Nosso paciente de hoje é o Jeremias, mas pode chamá-lo de Jimmy. O apelido, gentilmente dado pela polícia, se refere a um cara de 23 anos que simplesmente não toma jeito na vida. Pequenos furtos, pequenos assaltos. Gente boa o moço.
Dessa vez ele assaltou uma padaria, levando na fuga a moto de um cliente. Por sorte, uma viatura da polícia passava por perto. Por azar, era uma viatura da Rone.
Como Jimmy não tem nada dentro da caixa craniana, disparou com a moto pela contramão. O resultado foi levar um sapeco de calibre 0.38 na coxa direita. Com o disparo, Jimmy perdeu o controle da motoca e acabou batendo na lateral de uma Parati.
O que sobrou disso estava agora na minha frente, algemado na maca.

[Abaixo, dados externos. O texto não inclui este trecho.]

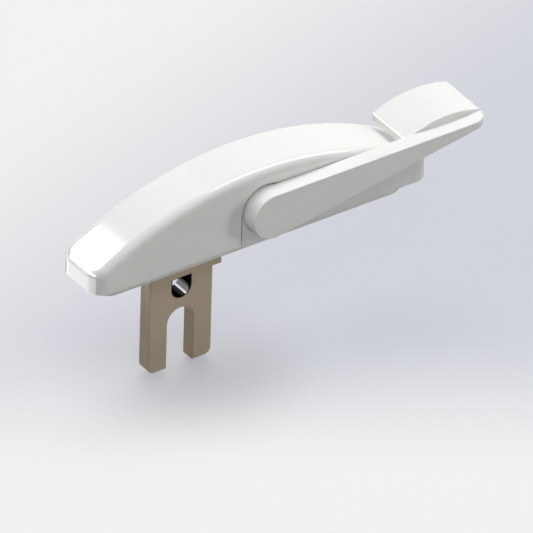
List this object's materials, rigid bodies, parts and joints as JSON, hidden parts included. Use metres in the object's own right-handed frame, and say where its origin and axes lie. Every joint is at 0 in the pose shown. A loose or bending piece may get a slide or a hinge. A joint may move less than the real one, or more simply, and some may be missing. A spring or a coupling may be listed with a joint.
{
  "type": "window locking handle",
  "caption": "Long arched window lock handle: a side lever with a thumb tab turns a pinion that drives a forked tongue along a slot in the base.",
  "frame": {"origin": "centre of the cover's rim, midway between the mounting holes, on the face of the window frame", "axes": "+X along the cover towards the lever's tip, +Y across it away from the lever, +Z out of the window frame"},
  "size_m": [0.1334, 0.0244, 0.063],
  "materials": {
    "white_paint": "gloss",
    "base_paint": "satin",
    "tan_paint": "satin",
    "steel": "satin",
    "dark_steel": "satin",
    "polished_steel": "polished",
    "nylon": "matt"
  },
  "bodies": {
    "frame": {"cover": "white_paint", "base": "base_paint", "front_bush": "nylon", "rear_bush": "nylon", "left_keeper": "steel", "right_keeper": "steel", "keeper_screws": "steel"},
    "lever": {"lever": "white_paint", "spindle": "steel", "grub_screw": "dark_steel", "drive_gear": "steel", "spring_washer": "dark_steel", "thrust_washer": "nylon", "gear_washer": "steel", "retaining_clip": "dark_steel"},
    "fork": {"rack_slide": "steel", "fork": "tan_paint", "fork_pins": "steel", "fork_sleeve": "polished_steel", "front_glide": "nylon", "rear_glide": "nylon"}
  },
  "joints": [
    {"name": "lever_turn", "type": "hinge", "parent": "frame", "child": "lever", "pos_m": [0.0007, 0, 0.0101], "axis": [0, -1, 0], "range_deg": [0, 165]},
    {"name": "fork_slide", "type": "slide", "parent": "frame", "child": "fork", "axis": [1, 0, 0], "range_m": [0, 0.0303]}
  ],
  "couplings": [
    {"joint": "fork_slide", "follows": "lever_turn", "m_per_rad": 0.0105}
  ]
}
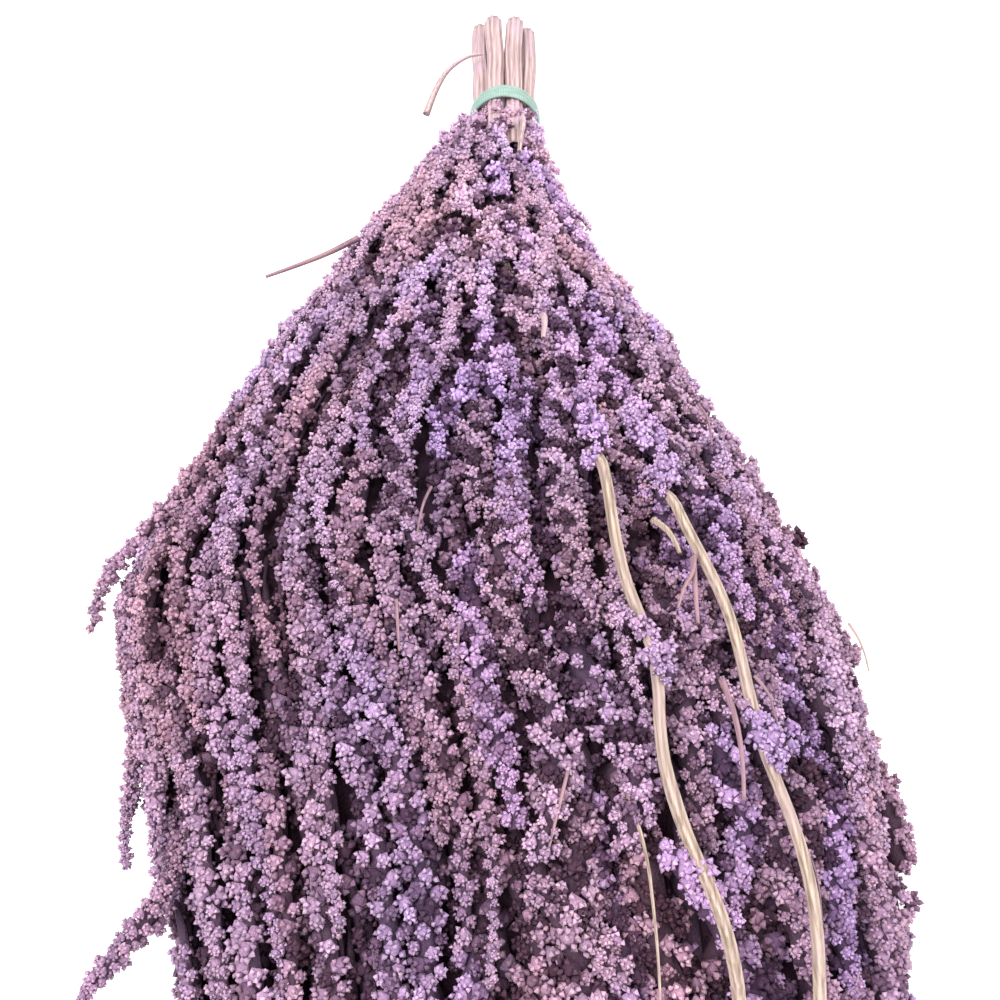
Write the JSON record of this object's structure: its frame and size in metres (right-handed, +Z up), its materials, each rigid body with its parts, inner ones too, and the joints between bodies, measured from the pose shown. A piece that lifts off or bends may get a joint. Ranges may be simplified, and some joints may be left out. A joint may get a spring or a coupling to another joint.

Como de costume, nenhuma médica ou enfermeira se habilitou a chegar perto do nosso Jimmy. A mão boba, a quantidade de palavrões e a falta de banho afastam qualquer boa vontade para bem longe.
Pois é. Sobrou para mim.
Avalio o paciente ao mesmo tempo em que ouço todos os tipos de xingamentos imagináveis. Como o projétil transfixou a coxa sem atingir nenhuma estrutura importante, um curativo simples deve ser o suficiente. Algumas suturas também são necessárias no rosto e no couro cabeludo.
Durante os curativos fico tentando imaginar os motivos para tanta raiva.
A resposta fácil talvez seja a desigualdade social em que vivemos, mas que só pessoas como Jeremias conhecem de verdade. Tudo bem, me perdoe. É mais uma resposta fácil e idiota que fala tudo, mas não explica absolutamente nada.
Depois de duas horas, o paciente recebe alta, sendo conduzido com truculência pela polícia. Será encaminhado para uma delegacia qualquer para ser liberado logo em seguida.
É assim o dia todo, todos os dias. Até a próxima, Jimmy!